I posted four photos of the meal on my Instagram story. The last one was of the cherry dessert, with the text “@barra_berlin top 5 restaurant meals of my life” overlaid. A friend replied, “I doubt it.” Banter, sure, but I thought about it.

Was it the food? Was it the five sessions in saunas of various temperatures and humidities that afternoon, the cold plunge? Surely, all I sweat out heightened my sense of taste. Was it the pure joy of being across an ocean with my partner, sharing it all in love? Was it the rain blown in through the courtyard window? Was it the man who came in draped in a keffiyeh, singing into a microphone attached to a small amplifier, waving a Fujifilm instant camera, who Emma paid to take our picture (twice)? Was it our new-to-Berlin server, the music I had’t hear in years playing as we walked in, Against All Logic’s “This Old House,” the familiarity of an ingredient-driven, small-plates, progressive wine program hole in the wall — was it that the muscles of this restaurant could’ve been grafted onto the bones of another in New York, or some other global city, seamlessly, the restaurant being conceptually international even as it focussed on local ingredients?
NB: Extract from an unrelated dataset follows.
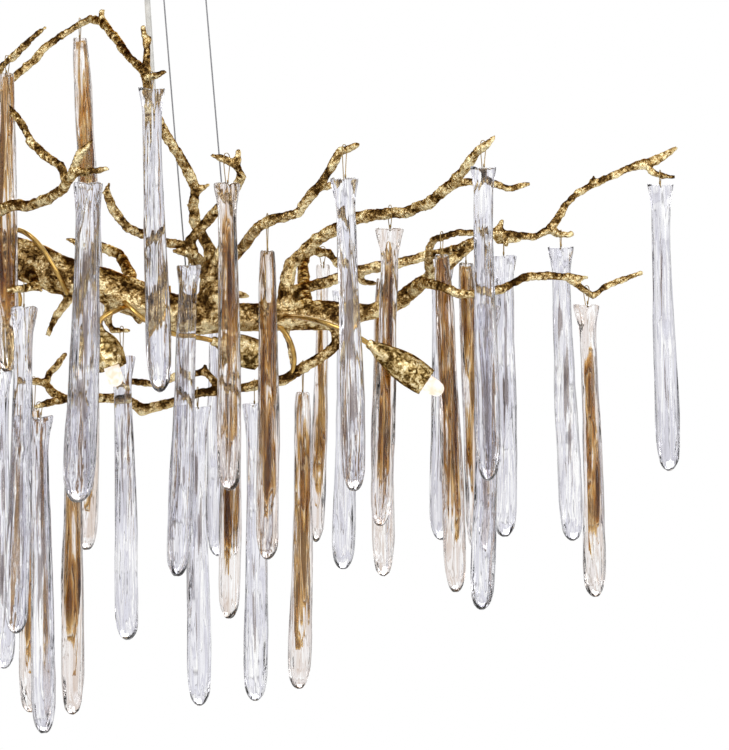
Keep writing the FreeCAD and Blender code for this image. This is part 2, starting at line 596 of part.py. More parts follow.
def pin_block(foot, axis, fit, tall):
    """The bulb's flat pinch foot, or with a fit the slot for it."""
    side = Vector(0, 1, 0)
    side = (side - axis * side.dot(axis)).normalize()
    other = axis.cross(side)
    corners = []
    for a, b in ((-1, -1), (1, -1), (1, 1), (-1, 1)):
        corners.append(foot + side * (a * (PIN_SLOT_WIDTH / 2 - PIN_FIT + fit))
                       + other * (b * (PIN_SLOT_LENGTH / 2 - PIN_FIT + fit)))
    return Part.Face(Part.makePolygon(corners + [corners[0]])).extrude(axis * tall)


# ---------------------------------------------------------------- ceiling box, cables and flex

COVER_FLOOR = -COVER_DEPTH + COVER_WALL  # the inside of the cover's bottom


def tab_places():
    return [(x, side) for x in (-TAB_ALONG, TAB_ALONG) for side in (-1, 1)]


def make_plate():
    half = Vector(PLATE_LENGTH / 2, PLATE_WIDTH / 2, PLATE_THICK)
    plate = Part.makeBox(PLATE_LENGTH, PLATE_WIDTH, PLATE_THICK, -half)
    holes = []
    for x in (-CEILING_HOLES_ALONG / 2, CEILING_HOLES_ALONG / 2):
        for y in (-CEILING_HOLES_ACROSS / 2, CEILING_HOLES_ACROSS / 2):
            holes.append(Part.makeCylinder(CEILING_HOLE_RADIUS, PLATE_THICK, Vector(x, y, -PLATE_THICK)))
    holes.append(Part.makeCylinder(SUPPLY_HOLE_RADIUS, PLATE_THICK, Vector(0, 0, -PLATE_THICK)))
    plate = plate.cut(holes)
    tabs = []
    for x, side in tab_places():
        face = side * PLATE_WIDTH / 2
        y = min(face, face - side * TAB_THICK)
        corner = Vector(x - TAB_WIDTH / 2, y, -PLATE_THICK - TAB_DEPTH)
        tab = Part.makeBox(TAB_WIDTH, TAB_THICK, TAB_DEPTH, corner)
        hole = bar(SCREW_RADIUS + SCREW_FIT, Vector(x, face + side, screw_level()),
                   Vector(x, face - side * (TAB_THICK + 1), screw_level()))
        tabs.append(tab.cut(hole))
    return plate.fuse(tabs).removeSplitter()


def screw_level():
    return -PLATE_THICK - TAB_DEPTH * 0.6


def cover_size():
    return PLATE_LENGTH / 2 + COVER_FIT + COVER_WALL, PLATE_WIDTH / 2 + COVER_FIT + COVER_WALL


def make_cover():
    length, width = cover_size()
    outer = Part.makeBox(2 * length, 2 * width, COVER_DEPTH, Vector(-length, -width, -COVER_DEPTH))
    low = [e for e in outer.Edges if e.CenterOfMass.z < -COVER_DEPTH + 0.01]
    outer = outer.makeChamfer(COVER_CHAMFER, low)
    length -= COVER_WALL
    width -= COVER_WALL
    inner = Part.makeBox(2 * length, 2 * width, COVER_DEPTH, Vector(-length, -width, COVER_FLOOR))
    low = [e for e in inner.Edges if e.CenterOfMass.z < COVER_FLOOR + 0.01]
    inner = inner.makeChamfer(COVER_CHAMFER - COVER_WALL * 0.6, low)
    holes = []
    for line in CABLES:
        holes += both_halves([Part.makeCylinder(GRIPPER_RADIUS + GRIPPER_FIT, 4 * COVER_WALL,
                                                Vector(line[0][0], line[0][1], -COVER_DEPTH - 1))])
    holes.append(Part.makeCylinder(GRIP_RADIUS + GRIPPER_FIT, 4 * COVER_WALL,
                                   Vector(FLEX_LINE[0][0], FLEX_LINE[0][1], -COVER_DEPTH - 1)))
    for x, side in tab_places():
        face = side * PLATE_WIDTH / 2
        holes.append(bar(SCREW_RADIUS + SCREW_FIT, Vector(x, face, screw_level()),
                         Vector(x, face + side * 4 * COVER_WALL, screw_level())))
    return outer.cut([inner] + holes)


def make_cover_screws():
    screws = []
    for x, side in tab_places():
        face = side * (PLATE_WIDTH / 2 + COVER_FIT + COVER_WALL)
        out = Vector(0, side, 0)
        base = Vector(x, face, screw_level())
        shank = Part.makeCylinder(SCREW_RADIUS, SCREW_LENGTH, base - out * SCREW_LENGTH, out)
        head = Part.makeCylinder(SCREW_HEAD_RADIUS, SCREW_HEAD_HEIGHT, base, out)
        screws.append(shank.fuse(head).removeSplitter())
    return Part.makeCompound(screws)


def make_terminal_block():
    base = Vector(TERMINAL_AT - TERMINAL_LENGTH / 2, -TERMINAL_WIDTH / 2, -PLATE_THICK - TERMINAL_HEIGHT)
    block = Part.makeBox(TERMINAL_LENGTH, TERMINAL_WIDTH, TERMINAL_HEIGHT, base)
    step = TERMINAL_LENGTH / 4
    notches = []
    for k in (1, 2, 3):
        notches.append(Part.makeBox(2, TERMINAL_WIDTH, 3, base + Vector(k * step - 1, 0, 0)))
    return block.cut(notches)


def make_grippers():
    """A flanged barrel in the cover for each cable, standing on the cover's inside."""
    barrels = []
    for line in CABLES:
        _, way = anchor_axis(line, ANCHOR_SUNK)
        at = Vector(line[0][0], line[0][1], 0)
        flange = Part.makeCylinder(GRIPPER_FLANGE_RADIUS, GRIPPER_FLANGE, at + Vector(0, 0, COVER_FLOOR))
        barrel = Part.makeCylinder(GRIPPER_RADIUS, GRIPPER_BARREL,
                                   at + Vector(0, 0, COVER_FLOOR + GRIPPER_FLANGE - GRIPPER_BARREL))
        head = cable_head(line)
        hole = bar(CABLE_RADIUS + CABLE_FIT, head - way * 2 * GRIPPER_BARREL, head)
        barrels.append(barrel.fuse(flange).removeSplitter().cut(hole))
    return Part.makeCompound(both_halves(barrels))


def cable_head(line):
    """The cable's upper end: on the barrel's middle, just under its top."""
    return Vector(line[0][0], line[0][1], COVER_FLOOR + GRIPPER_FLANGE - 3.0)


def make_cables():
    cables = []
    for line in CABLES:
        foot = anchor_top(line)
        cables.append(bar(CABLE_RADIUS, foot, cable_head(line)))
    return Part.makeCompound(both_halves(cables))


def anchor_axis(line, sunk):
    _, foot = line_hole(line, 1.0, sunk)
    top = Vector(line[0][0], line[0][1], -COVER_DEPTH)
    return foot, (top - foot).normalize()


def anchor_top(line):
    foot, way = anchor_axis(line, ANCHOR_SUNK)
    return foot + way * (ANCHOR_HEIGHT - 5.0)


def make_anchors():
    anchors = []
    for line in CABLES:
        foot, way = anchor_axis(line, ANCHOR_SUNK)
        body = Part.makeCylinder(ANCHOR_RADIUS, ANCHOR_HEIGHT, foot, way)
        cable_way = (cable_head(line) - anchor_top(line)).normalize()
        hole = Part.makeCylinder(CABLE_RADIUS + CABLE_FIT, ANCHOR_HEIGHT, anchor_top(line), cable_way)
        anchors.append(body.cut(hole))
    return Part.makeCompound(both_halves(anchors))


def flex_ends():
    foot, way = anchor_axis(FLEX_LINE, BUSH_SUNK)
    head = Vector(FLEX_LINE[0][0], FLEX_LINE[0][1], COVER_FLOOR + GRIP_FLANGE)
    return foot + way * 2.0, head


def make_flex():
    foot, head = flex_ends()
    return bar(FLEX_RADIUS, foot, head)


def make_flex_fittings():
    """The grip in the cover and the bush in the bough that the flex passes through."""
    foot, head = flex_ends()
    at = Vector(FLEX_LINE[0][0], FLEX_LINE[0][1], 0)
    flange = Part.makeCylinder(GRIP_FLANGE_RADIUS, GRIP_FLANGE, at + Vector(0, 0, COVER_FLOOR))
    barrel = Part.makeCylinder(GRIP_RADIUS, GRIP_FLANGE + 14.0, at + Vector(0, 0, COVER_FLOOR - 14.0))
    hole = bar(FLEX_RADIUS + FLEX_FIT, foot, head + (head - foot).normalize() * 5)
    grip = barrel.fuse(flange).removeSplitter().cut(hole)
    base, way = anchor_axis(FLEX_LINE, BUSH_SUNK)
    bush = Part.makeCylinder(BUSH_RADIUS, BUSH_HEIGHT, base, way).cut(hole)
    return Part.makeCompound([grip, bush])


# ---------------------------------------------------------------- the whole chandelier

def make_chandelier():
    nodes = {}
    nodes["trunk"] = make_trunk()
    nodes.update(make_branches(nodes["trunk"]))
    nodes.update(make_drops())
    nodes["conduits"] = make_conduits()
    nodes.update(make_lamps())
    nodes["ceiling_plate"] = make_plate()
    nodes["canopy_cover"] = make_cover()
    nodes["cover_screws"] = make_cover_screws()
    nodes["terminal_block"] = make_terminal_block()
    nodes["cable_grippers"] = make_grippers()
    nodes["suspension_cables"] = make_cables()
    nodes["cable_anchors"] = make_anchors()
    nodes["power_flex"] = make_flex()
    nodes["flex_grip_and_bush"] = make_flex_fittings()
    return nodes


def main():
    os.makedirs("parts", exist_ok=True)
    for name, shape in make_chandelier().items():
        shape.exportStep("parts/" + name + ".step")


main()
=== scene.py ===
import json
import logging
import math
from collections.abc import Iterable, Iterator, Sequence
from contextlib import contextmanager
from dataclasses import dataclass, field
from enum import Enum

import bpy
from mathutils import Matrix, Vector

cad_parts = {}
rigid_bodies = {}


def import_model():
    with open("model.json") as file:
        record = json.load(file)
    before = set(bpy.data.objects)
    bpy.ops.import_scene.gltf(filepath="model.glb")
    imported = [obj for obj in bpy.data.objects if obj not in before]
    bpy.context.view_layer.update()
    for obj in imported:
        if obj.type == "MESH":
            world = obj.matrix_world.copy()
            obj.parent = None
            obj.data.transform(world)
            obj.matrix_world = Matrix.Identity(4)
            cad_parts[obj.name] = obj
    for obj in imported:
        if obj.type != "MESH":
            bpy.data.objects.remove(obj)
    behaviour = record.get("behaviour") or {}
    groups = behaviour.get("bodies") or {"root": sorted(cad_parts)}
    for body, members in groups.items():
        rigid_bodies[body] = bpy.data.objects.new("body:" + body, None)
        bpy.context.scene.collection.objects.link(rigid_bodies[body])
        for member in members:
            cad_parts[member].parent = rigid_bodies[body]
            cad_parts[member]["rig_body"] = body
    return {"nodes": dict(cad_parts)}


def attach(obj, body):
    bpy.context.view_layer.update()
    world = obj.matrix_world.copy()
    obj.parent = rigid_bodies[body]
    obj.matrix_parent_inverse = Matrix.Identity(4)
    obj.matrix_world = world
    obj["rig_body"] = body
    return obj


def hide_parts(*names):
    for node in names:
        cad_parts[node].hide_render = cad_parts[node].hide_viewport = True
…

A seasonal small-plates restaurant staffed by at least one Australian pouring a considered-but-sometimes-risky beverage program; truly, we could’ve been in New York, in San Francisco, in London. These restaurants, and I’ve been to plenty, can easily be no more than the (lovely) sum of their (lovely) parts. But a restaurant, a meal, a moment is a mirror filled and flavored by its inhabitants, be they girolles and fjord shrimps, be they an Aussie expat, be they two young Americans on holiday.

It was a moment I spent, full of life and what and who I love, and this detail-burdened essay can only give a skeletal impression of what it was to live it; you’ll never know how good this meal was, nor will I, really, ever again, only the echo, but I know I’ll have another this good in time; I’ll make sure of it.